Table 7. Exceptional players based on tree discretization

We find that (1) Joe Pavelski, who scored the most in the 2015–2016 game season, has the largest Q values difference and (2) Erik Karlsson, who had the most points (goal+assists), has the largest Impact difference. They are the two players who differ the most from the average players by Q-value and Impact.

8 Conclusion and Future Work

This paper applies Mimic Learning to understand the Q function and impact from Deep Reinforcement Learning Model in valuing actions and players. To study the influence of a feature, we analyze a general mimic model for all players by feature importance and partially dependence plot. For individual players, performance in state regions defined by the player specific tree is implemented to find exceptional players. With our interpretable Mimic Learning, coaches and fans can understand what the deep models have learned and thus trust the results. While our evaluation focuses on ice hockey, our techniques apply to other continuous-flow sports such as soccer and basketball.

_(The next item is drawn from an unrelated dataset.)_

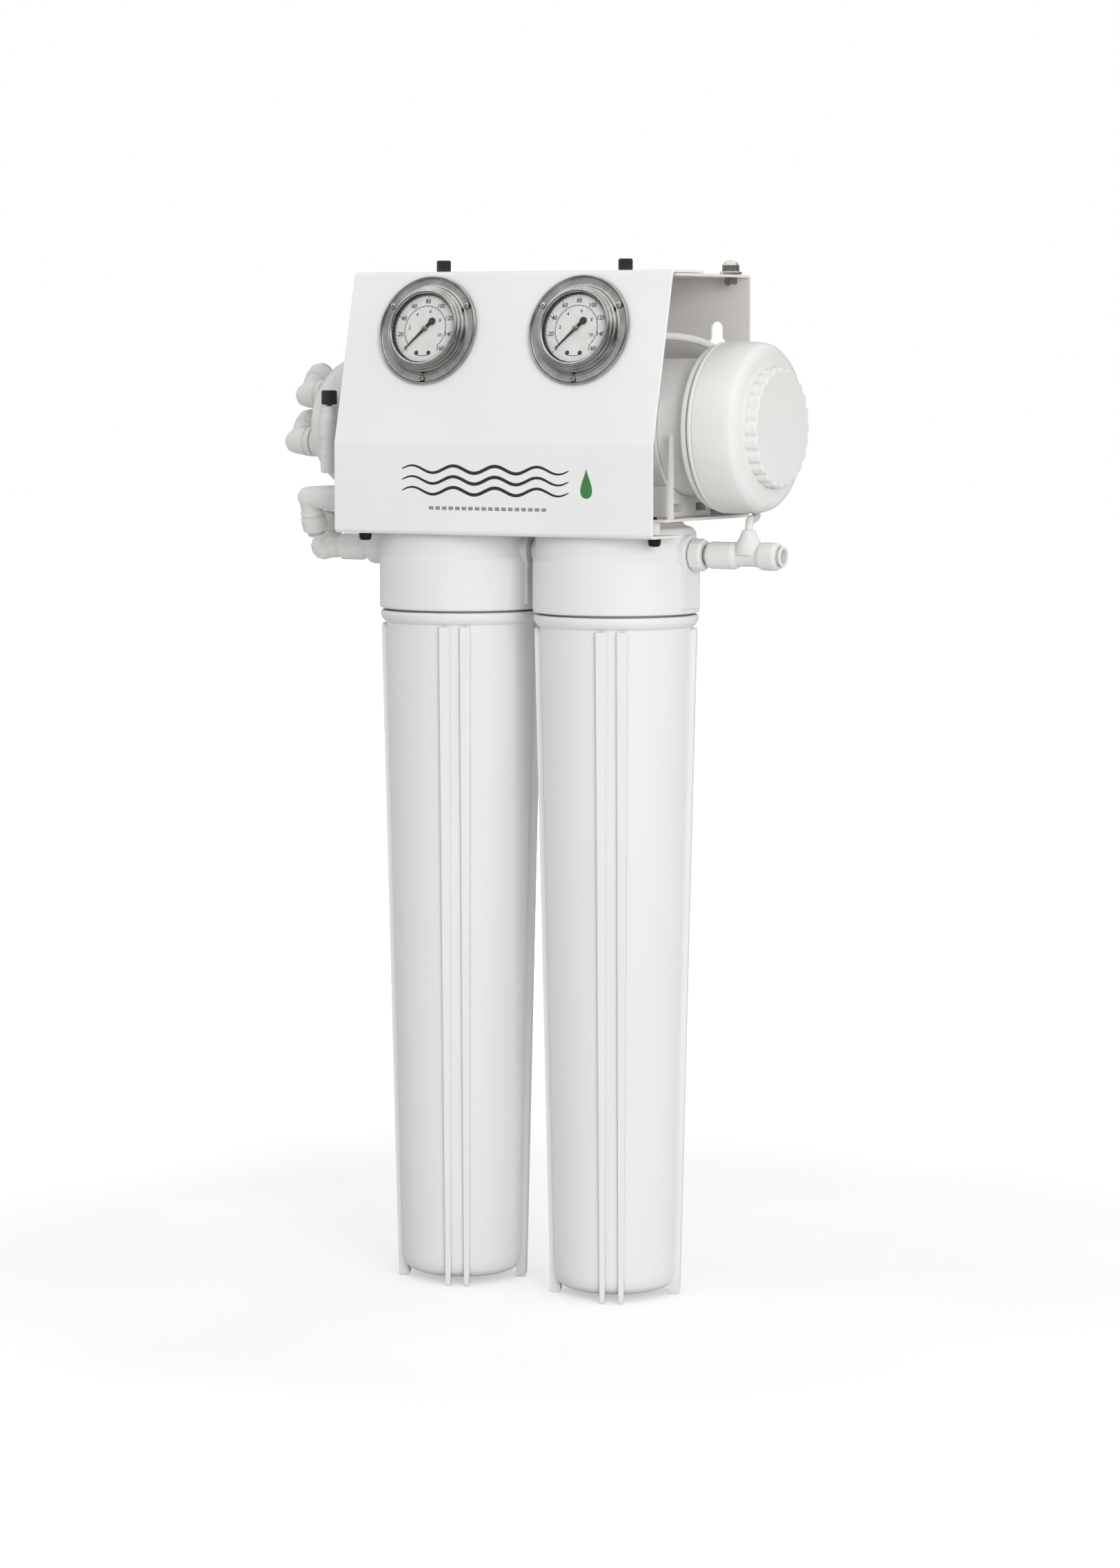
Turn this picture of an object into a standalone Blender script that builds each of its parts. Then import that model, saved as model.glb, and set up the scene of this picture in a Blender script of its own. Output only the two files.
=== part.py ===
"""Wall-hung reverse osmosis unit: two 20 inch filter housings hang under a sheet-metal bracket,
a membrane housing lies across it, and two pressure gauges sit in its front cover.

Metres, +Z up. X runs to the right, -Y is the front. The origin is the centre of the bracket's
rear face, which lies against the wall.
"""

import math

import bmesh
import bpy
from mathutils import Matrix, Vector

# Sheet metal
SHEET = 0.002
BEND = 0.003
GAP = 0.0003
HALF_WIDTH = 0.139
COVER_FRONT_Y = -0.160
COVER_TOP_Y = -0.1285
COVER_BEND_Z = -0.031
COVER_TOP_Z = 0.100
COVER_BOTTOM_Z = -0.100
TOP_LIP_END_Y = -0.078
BOTTOM_LIP_END_Y = -0.112
SHELF_Z = -0.086
SHELF_FRONT_Y = -0.140
TOP_FLANGE_Z = COVER_TOP_Z - SHEET - GAP
TOP_FLANGE_FRONT_Y = -0.122
EAR_TOP_Z = -0.023
EAR_FRONT_Y = -0.133
LEFT_EAR_BACK_Y = -0.113
LEFT_EAR_TAPER = 0.0085
RIGHT_EAR_BACK_Y = -0.1255
RIGHT_EAR_TAPER = 0.001
KEYHOLE_X = 0.111
KEYHOLE_SLOT_R = 0.005
KEYHOLE_SLOT_Z = 0.0573
KEYHOLE_HEAD_R = 0.009
KEYHOLE_HEAD_Z = 0.042

# Filter housings, 20 inch slim line
HOUSING_X = 0.0685
HOUSING_Y = -0.086
HEAD_R = 0.064
HEAD_TOP_Z = SHELF_Z - SHEET - GAP
HEAD_SHOULDER_Z = -0.119
HEAD_BOTTOM_Z = -0.1594
HEAD_CEILING_Z = -0.1295
HEAD_BORE_R = 0.057
SPIGOT_R = 0.014
SPIGOT_BORE_R = 0.008
SPIGOT_END_Z = -0.134
PORT_Z = -0.114
PORT_BORE_R = 0.009
PORT_BOSS_R = 0.015
PORT_FACE = 0.066
HEAD_SCREW_X = 0.026
VENT_Y = -0.032
TUBE_PORT_Y = -0.043
VENT_BORE_R = 0.0042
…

In future work, the player trees can be used to highlight match scenarios where a player shows exceptionally strong or weak performance, in both defense and offense. A limitation of our current model is that it pools all data from the different teams, rather than modelling the differences among teams. A hierarchical model for ice hockey can be used to analyze how teams are similar and how they are different, like those that have been built for other sports (e.g., cricket [16].) Another limitation is that players get credit only for recorded individual actions. An influential approach to extend credit to all players on the rink has been based on regression [9, 14, 24]. A promising direction for future work is to combine Q-values with regression.